Tutorial 3) Part 2:  Histograms and Probability Functions

C is a low level language, so we will need to first compile our C source code using the GCC compiler. Compiling creates a binary executable file that we can run on our specific machine/computer architecture.

Download and move the source code file:  Files: mkhist.cpp

cd ~/day3

 PC:   mv /cygdrive/c/Users/username/Downloads/mkhist.cpp ~/day3 

 Mac:     mv ~/Downloads/mkhist.cpp ~/day3 


 ls -lrt

 g++ mkhist.cpp  compile with GCC

 ls -lrt  an executable file should be created: a.out (Mac) or a.exe (PC)

Special Instructions for Mac:


If your Mac can't install the C compiler and doesn't create the a.out file, download the binary executable I compiled on my Mac OS 10.13:  Files: mkhist.

Note:  for Mac is 2022 or later try this file compiled on 2024 M3 OS 14.7:  Files: mkhist2.

 Mac:     mv ~/Downloads/mkhist ~/day3   move mkhist to current directory (.)

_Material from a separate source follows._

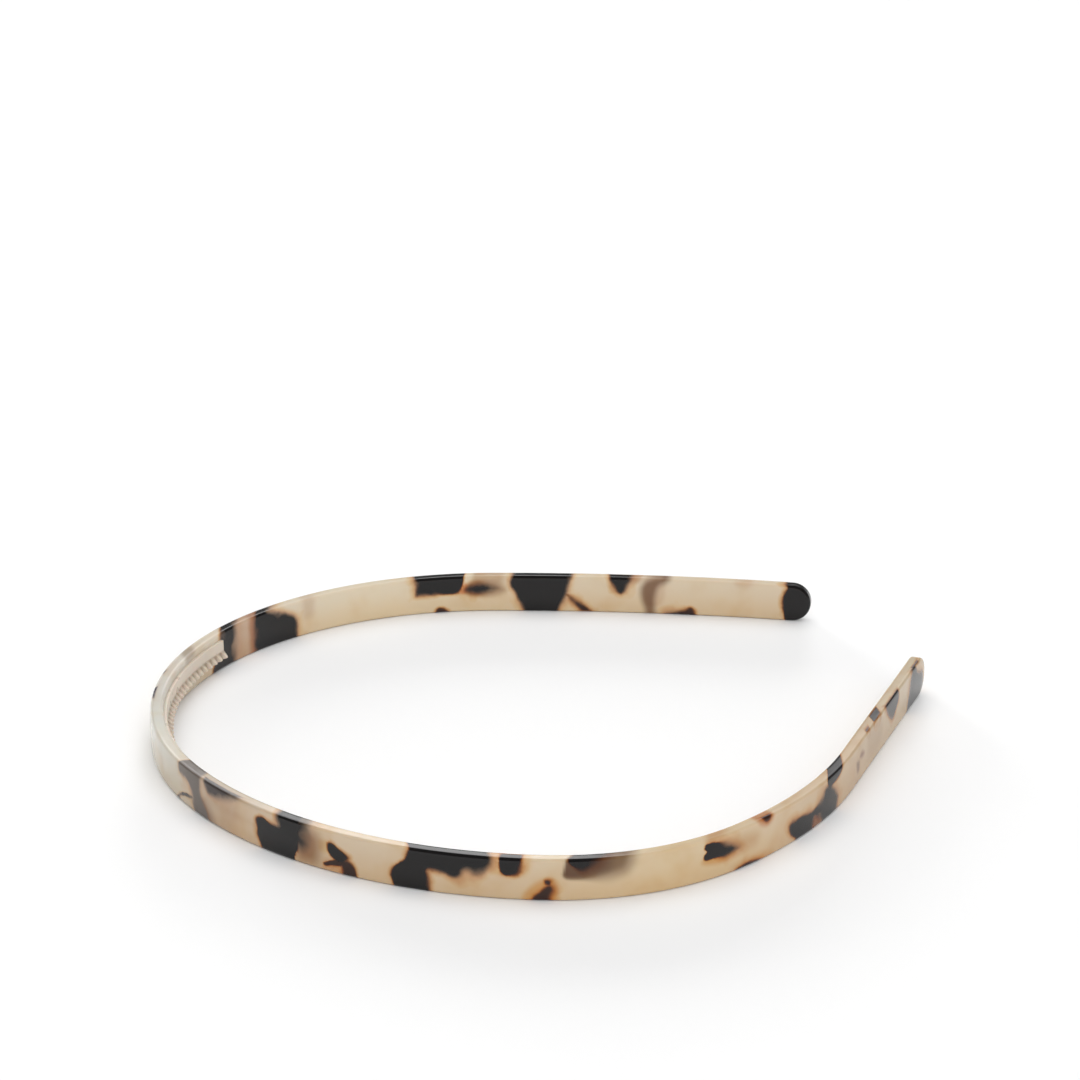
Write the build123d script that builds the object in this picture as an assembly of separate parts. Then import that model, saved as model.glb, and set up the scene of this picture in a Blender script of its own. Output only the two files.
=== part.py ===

 Safari:   mv ~/Downloads/mkhist.dms ~/day3/mkhist   (Safari adds .dms to the file name.)

    chmod u+x mkhist  add execute permission to the program for user

    ./mkhist  if the executable works on your OS, you'll get my "usage: " syntax warning message.


Computing histograms and probabilities (C++)


By default GCC should create a binary executable file named a.exe or a.out. Rename it:

 mv a.out mkhist  (Mac)

 ./mkhist  run the program and it should abort and tell you the proper syntax


Sometimes programmers will compile using a flag:

 g++ -O2 mkhist.cpp    -capital 'O'

 ls -lrt   You'll know the executables are different from their file sizes (column 5).

The capital 'O' stands for optimization level. A value or 2 of 3 is the highest recommended--it will result in faster code (usually 5% or so), but when it crashes you are less likely to get a meaningful error message.


C is a bit outdated so we're using a variant known as C plus plus. The main advantage to C++ is a feature known as dynamic memory allocation. In the early days of programming memory was allocated statically. Every time you ran the program, the same amount of memory would be used, no matter how small the data file. This is because an array had to be first declared in the program and you may not be able to predict the size of the data. The main problem with this was that for larger data sets than the array that was declared the program would crash. With C++ or languages like Python, you can dynamically increase the size of the array as needed at runtime to accommodate big data sets.


With dynamic memory allocation, the size of an array is only limited by the amount of RAM in your computer, which nowadays is gigabytes (GB). The top Unix command or the Activity Monitor in your OS will tell you how much memory or CPU each process is using.


Memory usage is not an issue with simple programs such as discussed in this course. In a running sum calculation, for example, we reach one line at a time and add it to the single variable: sum. What was in the previous records is no longer needed--in other words we don't need to store the entire data file into a single array all at once because it doesn't affect each step of the calculation. In the field of big data, the running sum would only be limited by how fast the computer can read the data from your hard drive.